▸ **Task brief**: Set down exactly, please, each line from the one containing "What parts and" through the one containing "Describe how this", both lines included, and no other line.

--- Start ---

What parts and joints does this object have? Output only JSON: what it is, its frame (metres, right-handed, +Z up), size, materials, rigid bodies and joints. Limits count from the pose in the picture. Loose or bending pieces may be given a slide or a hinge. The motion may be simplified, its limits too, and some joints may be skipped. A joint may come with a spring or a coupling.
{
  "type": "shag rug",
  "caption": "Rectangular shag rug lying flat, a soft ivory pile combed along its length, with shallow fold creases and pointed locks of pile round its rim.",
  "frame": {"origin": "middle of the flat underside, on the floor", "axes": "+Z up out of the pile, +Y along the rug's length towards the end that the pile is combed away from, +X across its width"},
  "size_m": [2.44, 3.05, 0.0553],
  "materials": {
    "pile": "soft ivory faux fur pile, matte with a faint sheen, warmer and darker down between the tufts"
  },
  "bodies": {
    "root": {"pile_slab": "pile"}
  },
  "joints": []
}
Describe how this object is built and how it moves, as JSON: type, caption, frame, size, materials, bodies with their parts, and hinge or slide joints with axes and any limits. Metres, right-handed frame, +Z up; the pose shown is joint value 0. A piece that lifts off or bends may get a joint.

--- End ---
--- Start ---

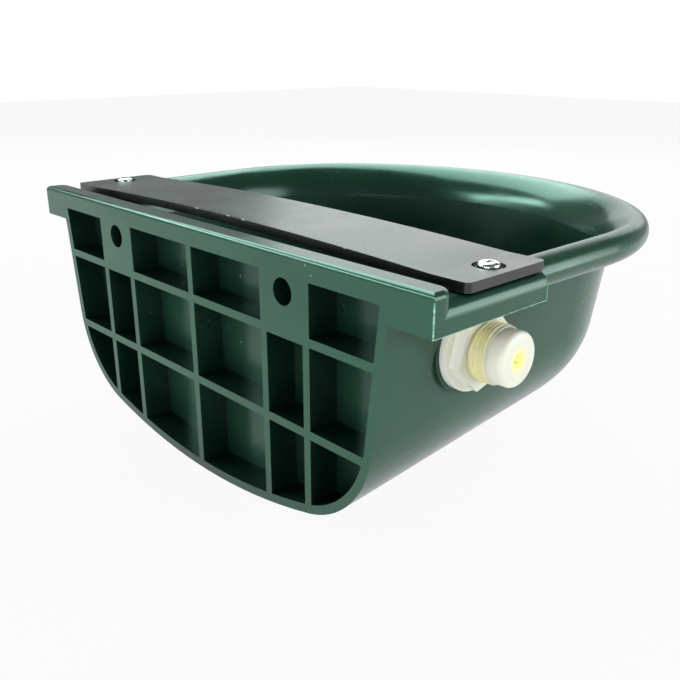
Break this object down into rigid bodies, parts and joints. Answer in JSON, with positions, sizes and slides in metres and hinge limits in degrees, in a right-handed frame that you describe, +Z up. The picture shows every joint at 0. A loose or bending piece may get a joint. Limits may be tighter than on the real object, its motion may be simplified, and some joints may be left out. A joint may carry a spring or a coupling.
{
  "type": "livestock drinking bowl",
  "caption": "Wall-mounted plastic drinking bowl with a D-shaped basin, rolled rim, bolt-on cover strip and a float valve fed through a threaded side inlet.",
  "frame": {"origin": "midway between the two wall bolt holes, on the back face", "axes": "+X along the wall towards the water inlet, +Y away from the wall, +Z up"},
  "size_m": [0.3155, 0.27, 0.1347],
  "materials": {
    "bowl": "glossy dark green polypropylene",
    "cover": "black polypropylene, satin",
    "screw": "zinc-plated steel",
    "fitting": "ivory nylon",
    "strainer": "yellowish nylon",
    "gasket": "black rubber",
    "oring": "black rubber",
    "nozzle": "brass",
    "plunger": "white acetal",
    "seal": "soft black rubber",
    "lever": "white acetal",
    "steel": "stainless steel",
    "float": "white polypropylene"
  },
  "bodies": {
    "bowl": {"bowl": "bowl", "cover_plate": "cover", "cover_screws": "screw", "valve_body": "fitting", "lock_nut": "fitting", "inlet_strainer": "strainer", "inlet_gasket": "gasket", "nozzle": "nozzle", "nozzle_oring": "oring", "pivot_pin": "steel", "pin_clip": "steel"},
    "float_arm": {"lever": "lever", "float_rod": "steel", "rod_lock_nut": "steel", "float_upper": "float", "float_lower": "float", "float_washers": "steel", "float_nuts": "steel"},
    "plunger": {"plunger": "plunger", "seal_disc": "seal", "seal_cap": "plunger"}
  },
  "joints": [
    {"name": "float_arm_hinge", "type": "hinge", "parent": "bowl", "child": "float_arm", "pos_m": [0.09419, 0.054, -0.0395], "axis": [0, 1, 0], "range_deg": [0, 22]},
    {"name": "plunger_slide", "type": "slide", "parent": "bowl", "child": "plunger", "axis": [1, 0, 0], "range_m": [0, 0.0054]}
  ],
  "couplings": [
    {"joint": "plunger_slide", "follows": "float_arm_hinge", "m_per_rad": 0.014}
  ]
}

--- End ---

▸ **Reply to the task**:
What parts and joints does this object have? Output only JSON: what it is, its frame (metres, right-handed, +Z up), size, materials, rigid bodies and joints. Limits count from the pose in the picture. Loose or bending pieces may be given a slide or a hinge. The motion may be simplified, its limits too, and some joints may be skipped. A joint may come with a spring or a coupling.
{
  "type": "shag rug",
  "caption": "Rectangular shag rug lying flat, a soft ivory pile combed along its length, with shallow fold creases and pointed locks of pile round its rim.",
  "frame": {"origin": "middle of the flat underside, on the floor", "axes": "+Z up out of the pile, +Y along the rug's length towards the end that the pile is combed away from, +X across its width"},
  "size_m": [2.44, 3.05, 0.0553],
  "materials": {
    "pile": "soft ivory faux fur pile, matte with a faint sheen, warmer and darker down between the tufts"
  },
  "bodies": {
    "root": {"pile_slab": "pile"}
  },
  "joints": []
}
Describe how this object is built and how it moves, as JSON: type, caption, frame, size, materials, bodies with their parts, and hinge or slide joints with axes and any limits. Metres, right-handed frame, +Z up; the pose shown is joint value 0. A piece that lifts off or bends may get a joint.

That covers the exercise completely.